# torn elbow tendons part2



## ken Sass (Oct 27, 2016)

saw the orthopedic surgeon today. rt elbow tricep tendon is mostly gone. left is 1/3 gone options are quit lifting and live with it or cut them and be back in the gym in may, compete maybe in oct.  16 nov  is the surgery date, they need to find a cadaver tendon in case mine are to shredded. 4-6 weeks in a cast then do the left 2 weeks later.


----------



## TrickWilliams (Oct 27, 2016)

That's rough Ken. I'm sorry hear its that bad, but you have to have it done. It will be a long while before your 100% but it will definitely be worth it.

You wont regret it. Better then just quitting.

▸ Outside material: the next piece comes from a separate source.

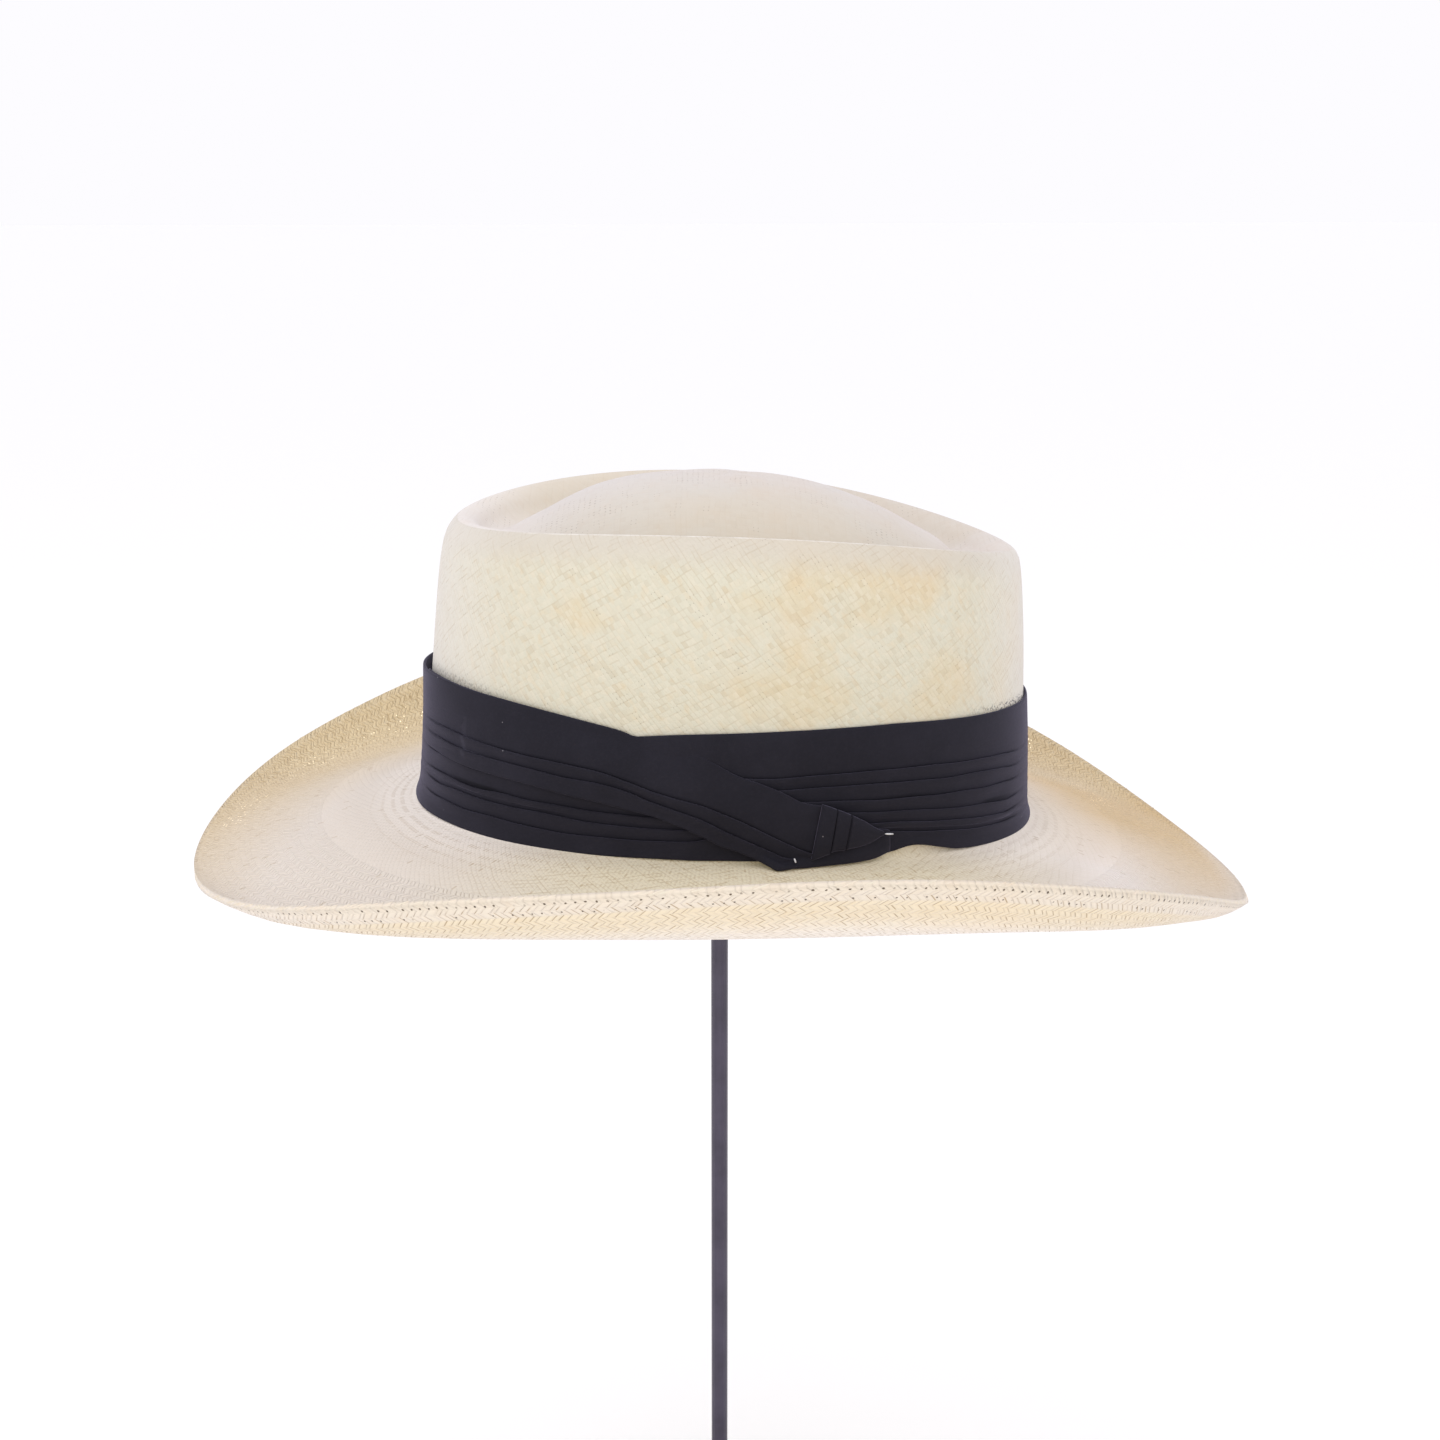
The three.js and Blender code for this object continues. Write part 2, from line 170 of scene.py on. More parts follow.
# The front end of the cloth turns down over the back end. Each row is a cut across it:
# angle and height of its upper edge, of its two folds and of its lower edge, then how far
# the upper edge, the folds and the lower edge stand off.
SWATH_CUTS = [
    [-172, 45.8, -172, 30.3, -172, 26.2, -172, 21.1, -0.7, -0.5, -0.5],
    [-162, 46, -162, 30.4, -162, 26.1, -162, 21, -0.7, -0.4, -0.4],
    [-152, 45.5, -152, 30.1, -152, 25.5, -152, 20.6, -0.6, 0, 0.2],
    [-142, 44.6, -142, 29.4, -142, 25.4, -142, 20.4, -0.4, 0.5, 1],
    [-133, 43.3, -133, 28.6, -133, 24.8, -133, 19.8, -0.3, 1.1, 1.7],
    [-126, 41.8, -126, 28, -125.5, 23.7, -125, 18.4, -0.2, 1.7, 2.2],
    [-119, 40, -119, 26.8, -118.8, 23.1, -118.5, 17.1, -0.1, 2.2, 2.4],
    [-113.6, 37.6, -113.6, 24.4, -113.8, 21.4, -113, 15.5, 0.1, 2.4, 2.4],
    [-110.3, 36.7, -109.8, 22.2, -110, 19, -109.4, 14.2, 0.1, 2.4, 2.4],
    [-107, 35.6, -106, 20.4, -106, 16.8, -105.4, 11.9, 0.2, 2.4, 2.4],
    [-102.9, 33.9, -101.5, 18.5, -101.4, 14.1, -101.3, 8.8, 0.4, 2.4, 2.4],
    [-99.1, 30.4, -98.4, 16.5, -98, 11.2, -97.9, 5.9, 0.7, 2.4, 2.4],
    [-95.4, 27.2, -95, 14, -95.2, 8.9, -94.6, 3.9, 1.1, 2.4, 2.5],
    [-91.8, 25.2, -90.9, 10.4, -92.2, 6.5, -92, 1.8, 1.6, 2.4, 2.8],
    [-88, 22.6, -87.3, 7.2, -89.6, 4.4, -90.2, 0.3, 2, 2.4, 3.8],
    [-84.6, 19.6, -84.6, 5, -87.4, 2.6, -88.8, -0.7, 2.3, 2.5, 5.2],
    [-81, 18.4, -82, 3.4, -84.4, 1.6, -86.6, -0.5, 2.4, 2.4, 4.4],
]
SWATH_STEPS = 160
FOLD_SWELL = 0.5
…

I'm confused on the surgery date though? Do I just not see it?


----------



## BRICKS (Oct 27, 2016)

Ken good luck with your upcoming surgeries.  Here's to good results and a successful recovery for you.


----------



## stonetag (Oct 27, 2016)

I guess you can rule out "quit lifting"..lol, and do the procedure, if it's financially something that can work for ya. Seems like a guy who likes to lift like yourself it would be tough to be out of the game.


----------



## ECKSRATED (Oct 27, 2016)

TrickWilliams said:


> That's rough Ken. I'm sorry hear its that bad, but you have to have it done. It will be a long while before your 100% but it will definitely be worth it.
> 
> You wont regret it. Better then just quitting.
> 
> I'm confused on the surgery date though? Do I just not see it?



His surgery is this October. Could be back on the gym by next may and compete by next October is what he was saying. 

Get it done ken. Its only a half of a year of your life. You'll be back before u know it


----------



## ken Sass (Oct 27, 2016)

TrickWilliams said:


> That's rough Ken. I'm sorry hear its that bad, but you have to have it done. It will be a long while before your 100% but it will definitely be worth it.
> 
> You wont regret it. Better then just quitting.
> 
> I'm confused on the surgery date though? Do I just not see it?


16 nov, i fixed my post


----------



## ken Sass (Oct 27, 2016)

ECKSRATED said:


> His surgery is this October. Could be back on the gym by next may and compete by next October is what he was saying.
> 
> Get it done ken. Its only a half of a year of your life. You'll be back before u know it



16 nov so about 3 weeks


----------



## snake (Oct 28, 2016)

Do what you need to do Ken, shit happens to the best of them.

I maybe able to help you out with the cadaver thing. We just need to track down an ex-girlfriend of mine, get her on her back and let me put me pp her. BOOM! Cadaver!


----------



## DF (Oct 28, 2016)

Jeezus Kenny!  You are fukd the hell up!

Hope all goes well buddy.


----------



## PillarofBalance (Oct 28, 2016)

6 months in the span of your 85 years you have lived will be a blink of an eye.  Get it done Kenny.  Good luck man.


----------



## ken Sass (Oct 28, 2016)

i will try and get pics of surgery for all you who dig blood lol


----------